Making unpaid work in shops and supermarkets compulsory for the unemployed sounds very similar to Community Work (now called Community Payback), normally reserved for offenders as punishment. The idea that companies like Primark, Tesco and Asda will make profits from the unpaid labour of the unemployed is reprehensible.
I would suggest that anyone expected to do an unpaid work placement should say they will not undertake any work that contributes to the profits of a company and will only work in the voluntary sector when such work is actually voluntary. Such non-compliance is a matter of personal conscience and political belief, which engages Article 9 of the European Convention on Human Rights.
Many campaigners are now advocating various ways to frustrate implementation of the government’s Work Programme and the Mandatory Work Activity scheme, such as not signing any data sharing forms to prevent personal data being shared with potential employers, work placement companies or training providers.
In a time of global austerity it is worrying that the Department of Work and Pensions is continuing to farm out unemployment support services to these “providers” – profit making companies such as A4E – who in turn advertise and sell unpaid labour to other profit making companies.

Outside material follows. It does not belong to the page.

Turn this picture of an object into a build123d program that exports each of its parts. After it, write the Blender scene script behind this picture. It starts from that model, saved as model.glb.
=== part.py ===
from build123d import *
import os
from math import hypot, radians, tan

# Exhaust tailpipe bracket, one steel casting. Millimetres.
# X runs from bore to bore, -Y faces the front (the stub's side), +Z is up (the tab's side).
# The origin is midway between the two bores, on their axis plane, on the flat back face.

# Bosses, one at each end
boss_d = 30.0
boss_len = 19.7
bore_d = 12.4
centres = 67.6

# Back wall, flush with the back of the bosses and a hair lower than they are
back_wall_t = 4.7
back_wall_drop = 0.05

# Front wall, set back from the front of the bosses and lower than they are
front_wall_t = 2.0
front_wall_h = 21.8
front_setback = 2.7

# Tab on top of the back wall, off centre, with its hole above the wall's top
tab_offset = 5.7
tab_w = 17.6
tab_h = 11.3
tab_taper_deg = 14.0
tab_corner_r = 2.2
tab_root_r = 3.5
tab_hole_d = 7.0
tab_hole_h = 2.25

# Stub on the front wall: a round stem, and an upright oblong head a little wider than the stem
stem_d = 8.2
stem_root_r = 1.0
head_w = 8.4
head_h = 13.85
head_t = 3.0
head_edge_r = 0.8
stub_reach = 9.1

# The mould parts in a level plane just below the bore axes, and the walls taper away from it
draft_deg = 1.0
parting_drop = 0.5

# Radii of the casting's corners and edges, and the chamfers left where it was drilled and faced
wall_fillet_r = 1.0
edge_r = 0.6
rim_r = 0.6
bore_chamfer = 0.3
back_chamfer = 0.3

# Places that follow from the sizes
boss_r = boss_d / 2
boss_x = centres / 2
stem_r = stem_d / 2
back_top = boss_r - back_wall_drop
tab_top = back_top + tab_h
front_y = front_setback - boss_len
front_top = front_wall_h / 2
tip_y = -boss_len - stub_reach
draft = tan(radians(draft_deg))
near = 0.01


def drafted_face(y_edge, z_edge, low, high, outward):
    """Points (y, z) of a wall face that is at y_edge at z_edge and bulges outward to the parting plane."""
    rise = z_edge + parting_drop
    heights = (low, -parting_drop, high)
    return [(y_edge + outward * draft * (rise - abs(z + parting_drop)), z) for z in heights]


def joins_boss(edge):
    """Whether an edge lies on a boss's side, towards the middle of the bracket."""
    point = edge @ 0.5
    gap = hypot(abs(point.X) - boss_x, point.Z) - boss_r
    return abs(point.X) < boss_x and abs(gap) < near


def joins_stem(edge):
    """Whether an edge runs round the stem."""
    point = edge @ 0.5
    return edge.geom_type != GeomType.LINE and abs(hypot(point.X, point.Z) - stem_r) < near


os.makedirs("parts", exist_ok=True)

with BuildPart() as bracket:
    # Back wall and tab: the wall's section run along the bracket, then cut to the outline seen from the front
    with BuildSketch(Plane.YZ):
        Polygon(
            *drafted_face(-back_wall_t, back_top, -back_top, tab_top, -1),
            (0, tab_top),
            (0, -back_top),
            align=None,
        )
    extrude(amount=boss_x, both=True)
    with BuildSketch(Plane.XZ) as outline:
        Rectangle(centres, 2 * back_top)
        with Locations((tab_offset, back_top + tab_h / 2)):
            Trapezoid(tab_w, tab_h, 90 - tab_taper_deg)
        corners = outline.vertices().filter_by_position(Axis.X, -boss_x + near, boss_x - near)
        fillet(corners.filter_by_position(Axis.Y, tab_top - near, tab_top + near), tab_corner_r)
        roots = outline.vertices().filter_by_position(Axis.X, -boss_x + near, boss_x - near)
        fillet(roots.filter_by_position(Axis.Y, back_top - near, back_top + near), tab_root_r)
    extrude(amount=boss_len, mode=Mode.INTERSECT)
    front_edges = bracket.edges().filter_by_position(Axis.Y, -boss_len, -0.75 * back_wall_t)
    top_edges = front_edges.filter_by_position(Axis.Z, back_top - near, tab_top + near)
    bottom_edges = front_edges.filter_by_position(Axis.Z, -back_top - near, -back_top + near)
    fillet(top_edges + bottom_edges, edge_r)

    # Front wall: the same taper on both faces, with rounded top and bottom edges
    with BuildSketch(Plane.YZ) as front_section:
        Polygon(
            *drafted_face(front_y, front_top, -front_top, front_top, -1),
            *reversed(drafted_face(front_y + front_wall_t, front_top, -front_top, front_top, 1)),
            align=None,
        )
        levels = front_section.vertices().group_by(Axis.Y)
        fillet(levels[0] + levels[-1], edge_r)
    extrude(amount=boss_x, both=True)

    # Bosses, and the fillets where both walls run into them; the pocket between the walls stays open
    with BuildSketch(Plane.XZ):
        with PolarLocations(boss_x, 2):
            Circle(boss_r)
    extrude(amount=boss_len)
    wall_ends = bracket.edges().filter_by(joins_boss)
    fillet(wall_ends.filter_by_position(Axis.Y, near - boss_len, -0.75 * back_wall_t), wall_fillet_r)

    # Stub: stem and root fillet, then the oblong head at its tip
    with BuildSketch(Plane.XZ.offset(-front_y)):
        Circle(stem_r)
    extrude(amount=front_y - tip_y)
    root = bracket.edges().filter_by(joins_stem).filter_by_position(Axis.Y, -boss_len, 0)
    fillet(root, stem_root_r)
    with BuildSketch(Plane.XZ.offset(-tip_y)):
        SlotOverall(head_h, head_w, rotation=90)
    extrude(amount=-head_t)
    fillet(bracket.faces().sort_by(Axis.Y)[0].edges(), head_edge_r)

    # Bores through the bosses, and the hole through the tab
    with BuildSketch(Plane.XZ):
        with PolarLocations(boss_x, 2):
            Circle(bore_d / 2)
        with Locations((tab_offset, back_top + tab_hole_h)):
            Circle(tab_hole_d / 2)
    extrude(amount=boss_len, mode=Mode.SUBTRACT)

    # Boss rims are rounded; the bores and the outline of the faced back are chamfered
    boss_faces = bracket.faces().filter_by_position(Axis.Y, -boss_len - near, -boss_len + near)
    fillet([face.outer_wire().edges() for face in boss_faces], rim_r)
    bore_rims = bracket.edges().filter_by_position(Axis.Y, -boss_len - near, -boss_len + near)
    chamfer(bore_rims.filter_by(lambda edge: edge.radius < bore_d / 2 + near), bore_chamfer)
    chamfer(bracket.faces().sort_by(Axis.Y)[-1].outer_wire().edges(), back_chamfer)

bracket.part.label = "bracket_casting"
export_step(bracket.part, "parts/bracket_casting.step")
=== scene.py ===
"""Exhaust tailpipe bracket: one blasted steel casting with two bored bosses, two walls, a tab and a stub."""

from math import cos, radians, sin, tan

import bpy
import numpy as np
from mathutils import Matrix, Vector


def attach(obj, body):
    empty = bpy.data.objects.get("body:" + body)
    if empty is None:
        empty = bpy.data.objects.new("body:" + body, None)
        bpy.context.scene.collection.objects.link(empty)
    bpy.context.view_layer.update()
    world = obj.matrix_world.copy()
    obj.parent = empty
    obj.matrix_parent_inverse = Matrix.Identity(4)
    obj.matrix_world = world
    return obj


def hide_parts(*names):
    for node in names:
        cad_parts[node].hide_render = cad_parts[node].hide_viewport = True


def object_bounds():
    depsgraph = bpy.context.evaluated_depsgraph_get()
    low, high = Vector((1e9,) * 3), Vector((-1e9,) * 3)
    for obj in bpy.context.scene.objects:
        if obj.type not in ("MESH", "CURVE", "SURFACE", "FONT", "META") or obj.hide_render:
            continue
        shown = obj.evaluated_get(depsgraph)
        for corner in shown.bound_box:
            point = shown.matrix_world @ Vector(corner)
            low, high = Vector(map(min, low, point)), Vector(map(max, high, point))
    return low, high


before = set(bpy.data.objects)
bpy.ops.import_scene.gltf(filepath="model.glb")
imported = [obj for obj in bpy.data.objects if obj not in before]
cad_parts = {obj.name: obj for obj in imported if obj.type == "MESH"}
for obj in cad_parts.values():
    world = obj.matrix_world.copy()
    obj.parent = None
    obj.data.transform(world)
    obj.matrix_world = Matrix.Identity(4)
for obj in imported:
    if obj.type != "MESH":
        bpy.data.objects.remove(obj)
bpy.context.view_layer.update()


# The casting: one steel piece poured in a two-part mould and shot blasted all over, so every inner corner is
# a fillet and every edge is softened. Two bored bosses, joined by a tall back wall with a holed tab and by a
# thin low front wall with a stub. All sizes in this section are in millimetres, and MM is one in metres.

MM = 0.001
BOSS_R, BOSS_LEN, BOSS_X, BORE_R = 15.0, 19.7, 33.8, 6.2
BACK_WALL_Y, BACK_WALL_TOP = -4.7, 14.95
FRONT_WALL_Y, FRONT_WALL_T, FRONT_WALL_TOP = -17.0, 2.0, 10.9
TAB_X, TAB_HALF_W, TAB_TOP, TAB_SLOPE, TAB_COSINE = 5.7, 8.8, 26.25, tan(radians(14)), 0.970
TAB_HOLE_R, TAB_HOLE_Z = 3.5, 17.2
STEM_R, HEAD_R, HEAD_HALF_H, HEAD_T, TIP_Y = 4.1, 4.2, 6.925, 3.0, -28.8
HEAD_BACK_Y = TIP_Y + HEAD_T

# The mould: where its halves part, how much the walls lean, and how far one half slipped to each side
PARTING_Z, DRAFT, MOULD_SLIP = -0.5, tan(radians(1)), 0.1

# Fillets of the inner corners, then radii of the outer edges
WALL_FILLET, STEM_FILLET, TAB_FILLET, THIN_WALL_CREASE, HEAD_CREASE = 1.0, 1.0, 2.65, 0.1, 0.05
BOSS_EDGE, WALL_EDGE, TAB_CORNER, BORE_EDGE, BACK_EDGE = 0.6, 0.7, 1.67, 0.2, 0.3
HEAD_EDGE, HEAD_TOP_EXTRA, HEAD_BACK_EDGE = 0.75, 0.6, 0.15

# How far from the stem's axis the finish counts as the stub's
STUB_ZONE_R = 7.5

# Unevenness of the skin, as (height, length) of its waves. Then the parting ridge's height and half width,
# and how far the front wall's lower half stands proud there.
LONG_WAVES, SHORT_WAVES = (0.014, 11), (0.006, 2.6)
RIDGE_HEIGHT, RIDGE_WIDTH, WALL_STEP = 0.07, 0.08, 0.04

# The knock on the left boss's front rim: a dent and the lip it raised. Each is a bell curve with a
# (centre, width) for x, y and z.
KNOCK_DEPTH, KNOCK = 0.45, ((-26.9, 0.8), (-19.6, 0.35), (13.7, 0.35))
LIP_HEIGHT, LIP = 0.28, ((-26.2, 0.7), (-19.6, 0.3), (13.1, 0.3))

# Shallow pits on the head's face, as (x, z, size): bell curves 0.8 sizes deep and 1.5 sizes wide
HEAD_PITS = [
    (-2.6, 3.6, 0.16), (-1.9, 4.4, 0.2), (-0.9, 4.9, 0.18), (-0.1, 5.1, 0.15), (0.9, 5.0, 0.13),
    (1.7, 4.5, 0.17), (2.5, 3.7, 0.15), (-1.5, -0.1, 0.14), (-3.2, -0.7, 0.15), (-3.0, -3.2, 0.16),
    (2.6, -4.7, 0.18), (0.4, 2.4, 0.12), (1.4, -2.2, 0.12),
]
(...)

However, one core weakness that campaigners and the unemployed need to exploit to the hilt, is that these companies are now only paid when the unemployed person mandated to them gets a paid job and employers verify this. For the providers to receive these payments they require written consent from the jobseeker to contact the employers. Such consent can be declined by not signing the standard data sharing form or withdrawing consent at any time. Consent is always voluntary and declining such will not affect any benefit entitlement, but it can prevent these parasitic providers getting paid. That sounds like the best sanction ever devised.
People want real jobs that pay a living wage, not schemes that ignore austerity and do not recognise that 5 million people, including 2.4 million claiming out of work benefits, are pursuing just 500,000 jobs. The government ignores regional and local differences and the long term historical deprivation that no unpaid work stacking shelves will ever resolve.